Idea ID: 1653378

Restores should have priority over backups

Status : Under Consideration
Under Consideration
See status update history
over 2 years ago

Brief description:

When multiple sessions configured to use the same device are scheduled, queueing is possible. The active session locks the device and cartridge in the MMDB and the remaining sessions go into queueing state and wait for the device to become free. The queueing mechanism in Data Protector randomly decides which session gets the lock. This is fatal if the operator starts a critical restore session. This restore session should get priority over any existing backup session waiting, but this is not the case.

It should be possible to start a "high priority restore" that will either win the queueing (if there is any) OR pause a running backup session currently locking the device and resume it after the restore.

Benefit:

Restores usually have priority over backups but Data Protector does not offer an easy way to prioritize restore.

 

Tags:

  • I believe that was sort of the idea of the ABR (adaptive backup and recovery?) introduced with the advanced scheduler back in 8.x/9.x. There you could specify priorities for scheduled sessions, and there was the idea that higher priority sessions could interrupt lower priority sessions (by basically aborting them, and resuming them later, which AFAIK is one of the reasons for checkpoint resume). But AFAIK two things mired these efforts:

    • approach is completely oblivious to MMD, and attempts to infer device overlap by comparing device lists in backup specifications. This is of course flawed, since it ignores device load balancing. This is listed as a limitation in the docs, but device load balacing is a norm rather than an exception (e.g. there is no alternative for integration backups), so the feature ends up being mostly a dud.
    • ABR does not apply to restore sessions - they cannot be schuled, one cannot specify a priority for them, and ABR does not know which devices it will use.

    The correct approach is to delegate these decisions to MMD (you could poll its state, but it changes so frequently that you would just be open to TOCTOU).

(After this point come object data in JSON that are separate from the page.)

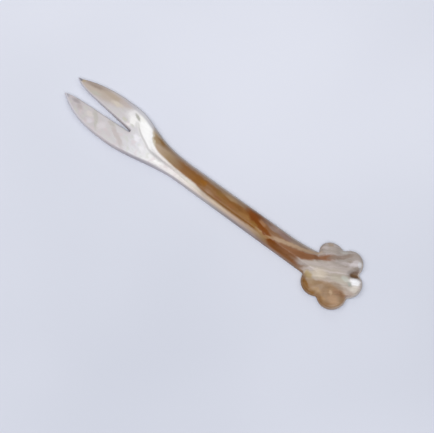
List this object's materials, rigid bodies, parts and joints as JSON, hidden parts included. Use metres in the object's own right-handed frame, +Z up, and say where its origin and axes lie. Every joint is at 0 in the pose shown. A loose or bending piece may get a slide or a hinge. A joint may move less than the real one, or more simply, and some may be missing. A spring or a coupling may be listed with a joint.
{
  "type": "caviar fork",
  "caption": "Slim two-tined caviar fork carved in one piece from pearly shell, with a flat forked head, a crowned handle and a five-petalled flower end.",
  "frame": {"origin": "middle of the fork's own box, on the flat back that it rests on", "axes": "+X along the fork towards its tines, +Y to the side of the bevelled long edge, +Z up out of the carved face"},
  "size_m": [0.11, 0.0198, 0.0033],
  "materials": {
    "nacre": "polished mother-of-pearl, silver-white at the head and brown along the handle"
  },
  "bodies": {
    "root": {"fork": "nacre"}
  },
  "joints": []
}
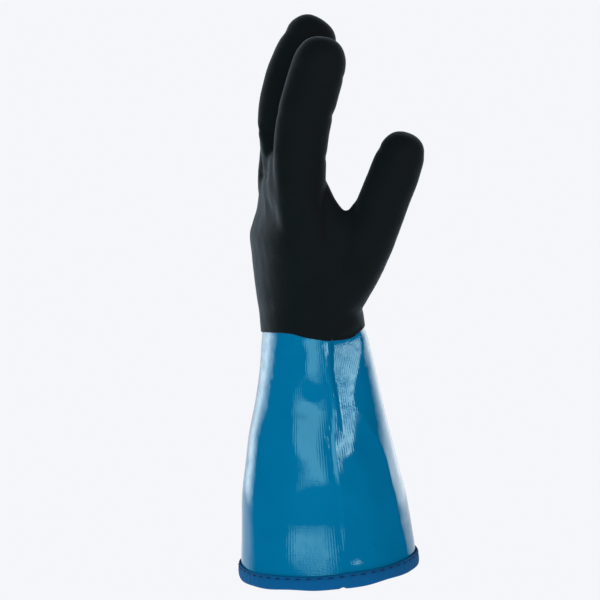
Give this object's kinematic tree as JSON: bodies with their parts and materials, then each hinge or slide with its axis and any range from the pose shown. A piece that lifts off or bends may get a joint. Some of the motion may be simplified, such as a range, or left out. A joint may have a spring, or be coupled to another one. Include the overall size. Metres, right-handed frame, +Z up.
{
  "type": "chemical-resistant glove",
  "caption": "Left-hand lined work glove held in its worn shape: soft hollow hand with relaxed fingers, glossy flared gauntlet cuff and bound hem.",
  "frame": {"origin": "centre of the cuff opening, in the plane of the hem", "axes": "+Z up the forearm to the fingertips, +X the way the palm faces, -Y the thumb side"},
  "size_m": [0.1142, 0.132, 0.3458],
  "materials": {
    "hand_coat": "matte, fine sandy foam",
    "gauntlet_coat": "glossy, with the knit beneath showing as fine ribs",
    "hem_tape": "woven, stitched along its upper edge"
  },
  "bodies": {
    "root": {"heel": "hand_coat", "radial_knuckles": "hand_coat", "ulnar_knuckles": "hand_coat", "thumb": "hand_coat", "index_finger": "hand_coat", "middle_finger": "hand_coat", "ring_finger": "hand_coat", "little_finger": "hand_coat", "gauntlet": "gauntlet_coat", "hem_binding": "hem_tape"}
  },
  "joints": []
}
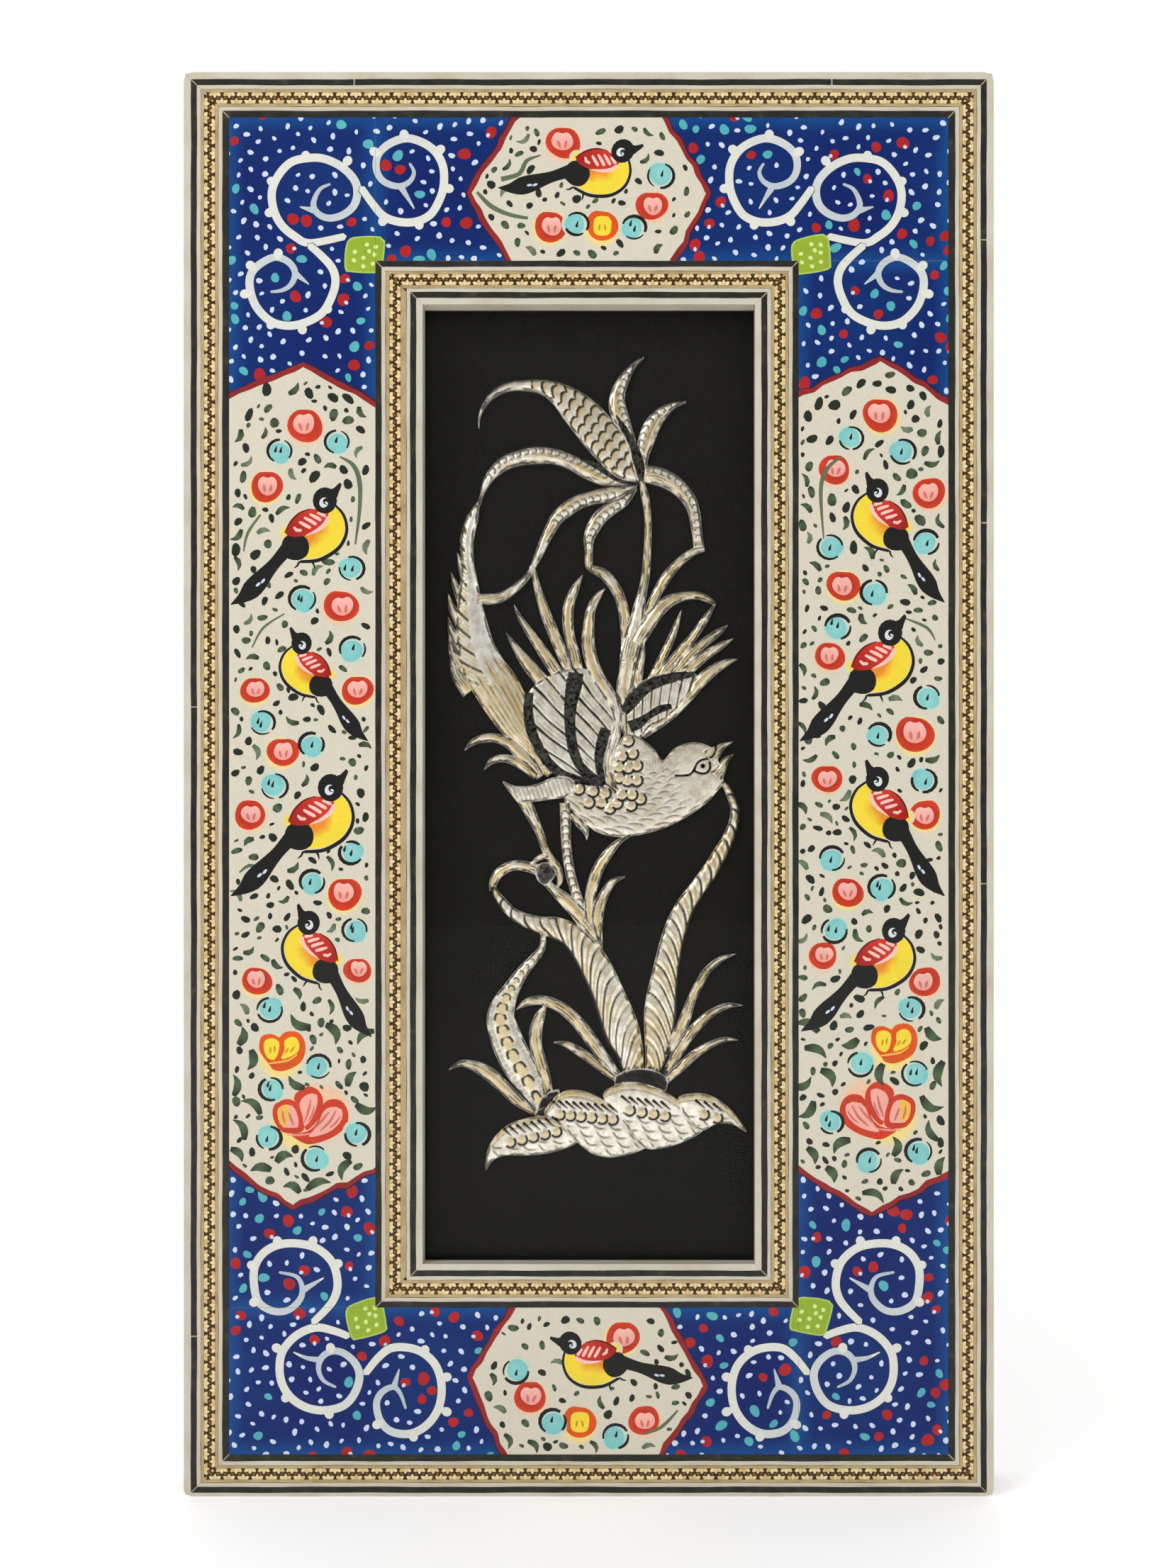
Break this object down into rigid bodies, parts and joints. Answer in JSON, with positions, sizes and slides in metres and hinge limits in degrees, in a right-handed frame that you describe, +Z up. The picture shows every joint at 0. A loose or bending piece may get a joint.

    Ideally, you would delegate a large part of the device optimization strategy to MMD, because it is the only part of DP with cross-session awareness of device resources. But that requires:

    • giving MMD more information (backup windows, expected job sizes/durations, candidate hosts lists, full version->mediaset graphs to be able to pick collision-free paths for copies/restores)
    • relinquising to MMD some of the control from session managers (AMSS, device filtering, ability to pre-empty, abort or interrupt sessions, etc).
    • provide insight into MMD state (e.g. right now you have no idea which session is holding hostage the device or media that you need for restore, or how much contention and queueing there is for specific devices).
  • This is a great idea!
    I always need to kill my jobs to start a restore and that's horrible.
    In my environment, I run more than 1200 jobs a day so it's very difficult to find a window for restores. Just stopping the whole environment.